Look at all that science! Being a locavore has a lot of benefits … because … it just feels good to think and say so. We’ll explore these issues in our Eco 238 class, and as I suggested the other day, since my students have taken it upon themselves to Google my site for quiz answers, I’ll just leave out the analysis of this for now.
On a similar vein, here is a local article telling us to “get mad” because the droughts across the US are signs that global warming is caused by man. All I will say about it is that the last comment is a non-sequitur. But it pairs nicely with the GVParent piece above. Just think of what would happen to us during a drought if we all practiced a locavore lifestyle. Now we ain’t just talking about not eating strawberries in September, we are talking about not eating at all. But that’s OK, the goal after all is to lower human population isn’t it?
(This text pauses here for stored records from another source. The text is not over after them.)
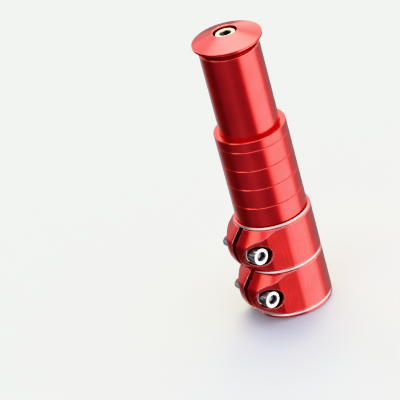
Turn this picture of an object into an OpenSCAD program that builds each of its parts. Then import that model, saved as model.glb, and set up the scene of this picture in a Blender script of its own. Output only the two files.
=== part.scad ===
// Riser for a bicycle steerer tube: a split clamp with two pinch bolts that grips the steerer,
// a tube that stands in for it higher up, loose spacer rings and a screwed-down top cap.
// Millimetres. The steerer axis is Z, the clamp stands on z = 0, its slot faces -Y and the
// pinch bolts run along X with their heads on the +X side.

/* [Steerer] */

// Diameter of the steerer tube that the clamp grips, and of the riser's own tube
steerer_d = 28.6; // [25.4:0.1:31.8]
// Inside diameter of the riser's own tube
tube_inner_d = 24; // [20:0.5:26]
// Depth of the bore that takes the steerer
bore_depth = 46; // [30:1:48]
// Height of the top end of the riser's own tube
tube_top_z = 137; // [100:1:180]

/* [Clamp] */

// Height of one of the two clamp bands
band_h = 24; // [20:0.5:30]
// Height of the plain ring under the bands
base_ring_h = 2; // [1:0.5:4]
// Radius of the bands away from the lugs
band_r = 18.85; // [18:0.05:22]
// Shift of the bands' outline towards the lugs
band_shift = 0.3; // [0:0.1:2]
// Radius of the narrow rim at the top of each band
rim_r = 18.05; // [17:0.05:20]
// Height of the bevel under that rim
rim_h = 0.9; // [0.4:0.1:2]
// Radius of the lugs at their furthest point
lug_r = 25.3; // [23:0.1:30]
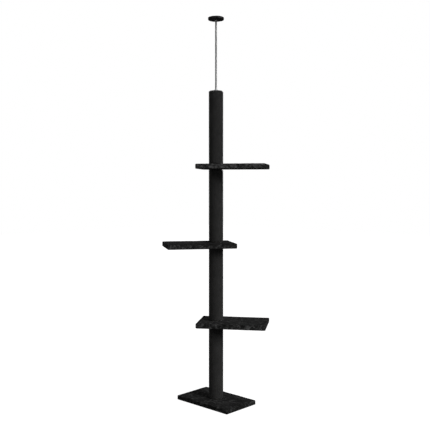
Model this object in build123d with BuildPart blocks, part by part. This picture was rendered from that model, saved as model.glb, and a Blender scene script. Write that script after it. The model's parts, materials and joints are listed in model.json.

This country (and world) is in serious trouble and it is happening faster than you think. The picture on the left is from a county in Illinois where over 90% of the counties in that state have been declared disaster areas due to the lack of rain.
It is time to stop the senseless argument whether this is due to scientifically proved man-made climate change ot “just a cycle” that we’ll get through it. No we won’t. Demand that your local, state and federal government, and businesses and institutions stand-up and face the fact we all must work together to make it together. Now more than ever we need people to get very, very, serious about this and not chuckle when there is a snowstorm about “where’s the global warning now, ha ha”.
Get mad, get active, demand accountability from those who say they are leaders.
Again notice all of the sound science in the article. The lack of science is disturbing in particular among a community that shoves down my throat that they are the paragon of sound science. By the way, I’ll buy a beer for anyone who wants to compare the impact of diverting half of the US corn crop into motor fuels on hunger and food prices (and land use and water use) with the impact the “worst drought in 50 years” is expected to have on prices, yields and hunger. And that’s just the start of the science one might wish to reflect upon.
But folks, none of this is about science. I have no idea why I ever thought it was.